Restate, exactly and only, the lines from the first through the line containing "spring_count = 3; // [3:1:4]".

◆ **Dataset extract**
....................
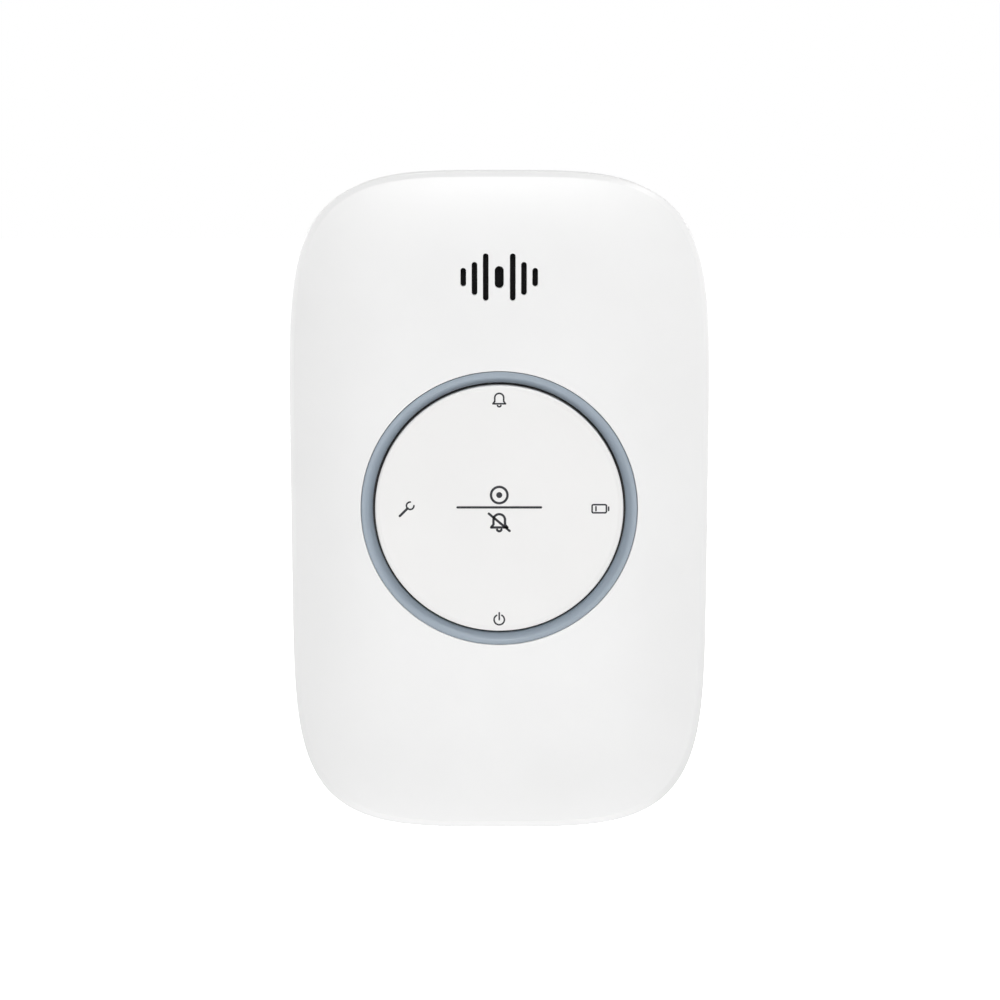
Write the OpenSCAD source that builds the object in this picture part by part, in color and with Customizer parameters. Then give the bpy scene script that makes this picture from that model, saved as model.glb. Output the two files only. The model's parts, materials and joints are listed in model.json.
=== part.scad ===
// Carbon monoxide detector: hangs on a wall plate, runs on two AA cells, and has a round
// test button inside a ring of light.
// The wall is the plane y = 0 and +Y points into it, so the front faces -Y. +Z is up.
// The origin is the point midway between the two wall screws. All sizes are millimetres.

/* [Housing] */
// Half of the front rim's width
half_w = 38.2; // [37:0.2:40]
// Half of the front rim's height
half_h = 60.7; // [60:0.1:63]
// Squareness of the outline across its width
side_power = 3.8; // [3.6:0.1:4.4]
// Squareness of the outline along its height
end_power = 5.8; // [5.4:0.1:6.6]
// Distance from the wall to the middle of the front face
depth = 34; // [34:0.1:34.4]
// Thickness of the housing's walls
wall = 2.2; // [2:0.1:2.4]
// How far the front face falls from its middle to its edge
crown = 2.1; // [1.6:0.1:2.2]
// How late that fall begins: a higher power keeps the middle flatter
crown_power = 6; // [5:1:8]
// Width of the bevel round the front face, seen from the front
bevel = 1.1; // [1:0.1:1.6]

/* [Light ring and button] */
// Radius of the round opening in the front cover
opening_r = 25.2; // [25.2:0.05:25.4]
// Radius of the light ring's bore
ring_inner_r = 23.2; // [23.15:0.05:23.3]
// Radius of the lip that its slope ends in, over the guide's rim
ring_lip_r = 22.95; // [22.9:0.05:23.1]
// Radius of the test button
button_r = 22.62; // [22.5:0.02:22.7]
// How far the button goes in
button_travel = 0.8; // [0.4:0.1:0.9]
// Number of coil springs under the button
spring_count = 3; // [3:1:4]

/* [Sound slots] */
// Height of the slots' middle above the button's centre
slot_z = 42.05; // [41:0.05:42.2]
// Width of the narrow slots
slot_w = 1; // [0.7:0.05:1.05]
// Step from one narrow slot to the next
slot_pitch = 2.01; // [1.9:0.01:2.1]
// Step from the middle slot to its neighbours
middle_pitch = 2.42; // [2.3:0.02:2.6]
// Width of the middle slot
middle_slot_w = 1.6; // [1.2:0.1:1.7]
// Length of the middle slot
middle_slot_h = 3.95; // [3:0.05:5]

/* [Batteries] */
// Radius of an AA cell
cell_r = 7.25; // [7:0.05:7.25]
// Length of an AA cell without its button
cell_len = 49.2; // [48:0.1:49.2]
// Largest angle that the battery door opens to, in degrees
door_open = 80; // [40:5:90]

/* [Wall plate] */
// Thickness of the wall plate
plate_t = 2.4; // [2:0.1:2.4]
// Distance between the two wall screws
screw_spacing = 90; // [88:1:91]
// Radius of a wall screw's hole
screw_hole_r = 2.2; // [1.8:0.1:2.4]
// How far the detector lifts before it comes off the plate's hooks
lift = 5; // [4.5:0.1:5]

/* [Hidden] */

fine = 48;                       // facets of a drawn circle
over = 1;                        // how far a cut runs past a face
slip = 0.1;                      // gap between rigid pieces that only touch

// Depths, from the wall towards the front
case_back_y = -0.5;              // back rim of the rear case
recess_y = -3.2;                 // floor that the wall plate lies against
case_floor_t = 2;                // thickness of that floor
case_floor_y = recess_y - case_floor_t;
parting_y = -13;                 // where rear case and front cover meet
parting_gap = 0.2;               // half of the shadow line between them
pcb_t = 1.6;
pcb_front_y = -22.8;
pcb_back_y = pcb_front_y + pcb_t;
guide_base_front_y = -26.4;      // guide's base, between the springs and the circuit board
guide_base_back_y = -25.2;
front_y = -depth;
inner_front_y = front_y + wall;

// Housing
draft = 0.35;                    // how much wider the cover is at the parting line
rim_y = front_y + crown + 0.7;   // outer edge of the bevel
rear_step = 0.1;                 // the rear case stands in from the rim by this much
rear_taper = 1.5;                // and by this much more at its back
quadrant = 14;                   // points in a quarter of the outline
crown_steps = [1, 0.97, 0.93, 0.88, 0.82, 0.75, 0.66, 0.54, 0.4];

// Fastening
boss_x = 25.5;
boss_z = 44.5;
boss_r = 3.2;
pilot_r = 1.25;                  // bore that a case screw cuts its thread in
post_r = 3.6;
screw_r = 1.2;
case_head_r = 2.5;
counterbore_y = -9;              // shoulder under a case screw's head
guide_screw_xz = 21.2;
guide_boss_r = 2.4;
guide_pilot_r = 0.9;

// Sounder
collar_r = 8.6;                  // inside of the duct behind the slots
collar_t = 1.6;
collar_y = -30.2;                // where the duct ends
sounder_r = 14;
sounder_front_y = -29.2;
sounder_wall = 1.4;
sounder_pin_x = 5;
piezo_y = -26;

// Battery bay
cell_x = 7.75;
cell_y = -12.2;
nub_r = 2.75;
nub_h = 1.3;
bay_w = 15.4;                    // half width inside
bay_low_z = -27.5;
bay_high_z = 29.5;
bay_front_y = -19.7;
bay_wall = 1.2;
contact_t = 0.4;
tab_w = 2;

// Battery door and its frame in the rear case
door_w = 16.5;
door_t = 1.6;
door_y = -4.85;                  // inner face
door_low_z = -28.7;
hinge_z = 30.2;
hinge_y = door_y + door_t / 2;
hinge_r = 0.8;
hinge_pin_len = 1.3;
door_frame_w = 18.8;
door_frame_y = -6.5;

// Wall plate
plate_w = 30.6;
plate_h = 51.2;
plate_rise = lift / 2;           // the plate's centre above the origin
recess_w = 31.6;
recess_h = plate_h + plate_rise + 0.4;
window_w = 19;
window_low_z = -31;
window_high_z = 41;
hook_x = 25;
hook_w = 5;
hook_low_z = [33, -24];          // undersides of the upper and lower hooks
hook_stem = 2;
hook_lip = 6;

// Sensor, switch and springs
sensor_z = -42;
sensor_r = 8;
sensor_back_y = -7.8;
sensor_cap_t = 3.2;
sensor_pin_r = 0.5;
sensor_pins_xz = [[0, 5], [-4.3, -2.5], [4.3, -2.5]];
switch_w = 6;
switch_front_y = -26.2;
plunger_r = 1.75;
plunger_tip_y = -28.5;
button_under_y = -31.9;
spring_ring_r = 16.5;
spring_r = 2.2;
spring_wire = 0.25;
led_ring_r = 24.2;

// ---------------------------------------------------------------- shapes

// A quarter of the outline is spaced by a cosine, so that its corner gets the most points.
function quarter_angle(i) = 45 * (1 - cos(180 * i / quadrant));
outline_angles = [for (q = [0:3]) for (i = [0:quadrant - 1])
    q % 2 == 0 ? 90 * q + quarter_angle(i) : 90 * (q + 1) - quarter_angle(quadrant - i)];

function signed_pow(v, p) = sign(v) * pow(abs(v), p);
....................
◆ **Result**
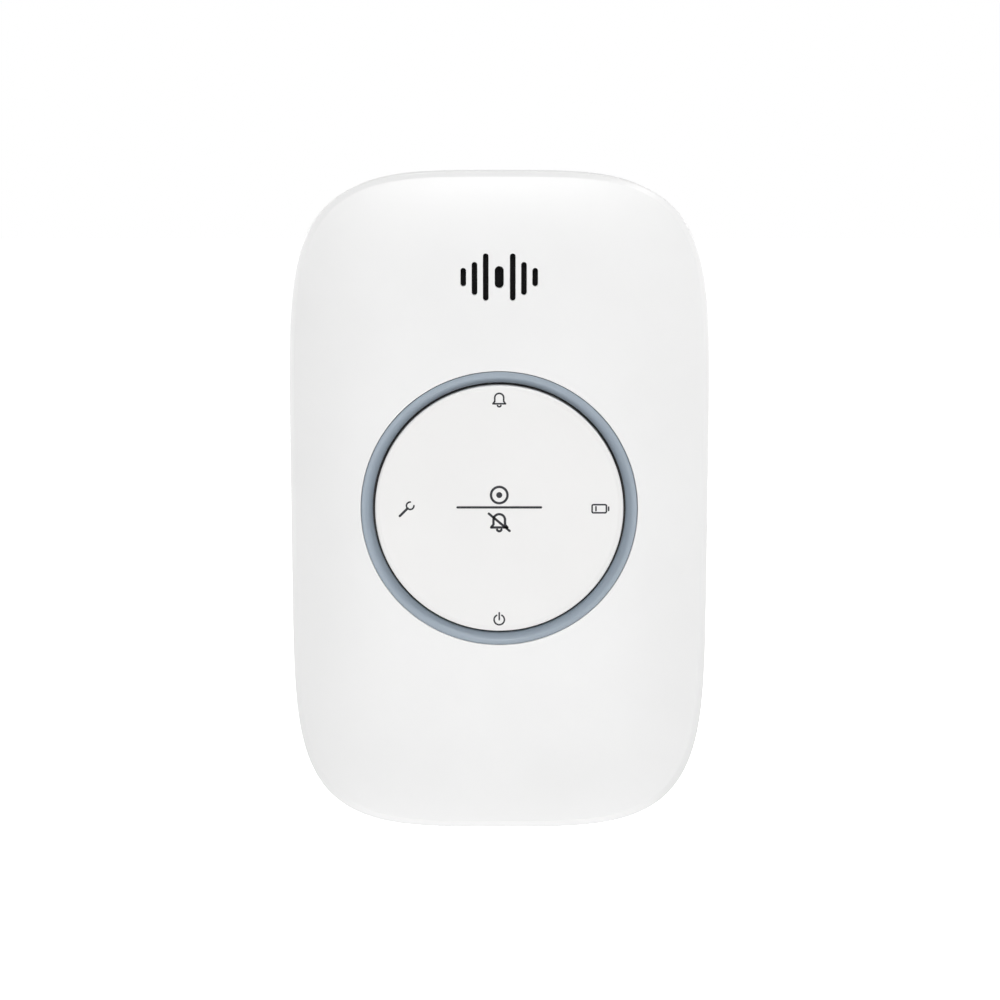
Write the OpenSCAD source that builds the object in this picture part by part, in color and with Customizer parameters. Then give the bpy scene script that makes this picture from that model, saved as model.glb. Output the two files only. The model's parts, materials and joints are listed in model.json.
=== part.scad ===
// Carbon monoxide detector: hangs on a wall plate, runs on two AA cells, and has a round
// test button inside a ring of light.
// The wall is the plane y = 0 and +Y points into it, so the front faces -Y. +Z is up.
// The origin is the point midway between the two wall screws. All sizes are millimetres.

/* [Housing] */
// Half of the front rim's width
half_w = 38.2; // [37:0.2:40]
// Half of the front rim's height
half_h = 60.7; // [60:0.1:63]
// Squareness of the outline across its width
side_power = 3.8; // [3.6:0.1:4.4]
// Squareness of the outline along its height
end_power = 5.8; // [5.4:0.1:6.6]
// Distance from the wall to the middle of the front face
depth = 34; // [34:0.1:34.4]
// Thickness of the housing's walls
wall = 2.2; // [2:0.1:2.4]
// How far the front face falls from its middle to its edge
crown = 2.1; // [1.6:0.1:2.2]
// How late that fall begins: a higher power keeps the middle flatter
crown_power = 6; // [5:1:8]
// Width of the bevel round the front face, seen from the front
bevel = 1.1; // [1:0.1:1.6]

/* [Light ring and button] */
// Radius of the round opening in the front cover
opening_r = 25.2; // [25.2:0.05:25.4]
// Radius of the light ring's bore
ring_inner_r = 23.2; // [23.15:0.05:23.3]
// Radius of the lip that its slope ends in, over the guide's rim
ring_lip_r = 22.95; // [22.9:0.05:23.1]
// Radius of the test button
button_r = 22.62; // [22.5:0.02:22.7]
// How far the button goes in
button_travel = 0.8; // [0.4:0.1:0.9]
// Number of coil springs under the button
spring_count = 3; // [3:1:4]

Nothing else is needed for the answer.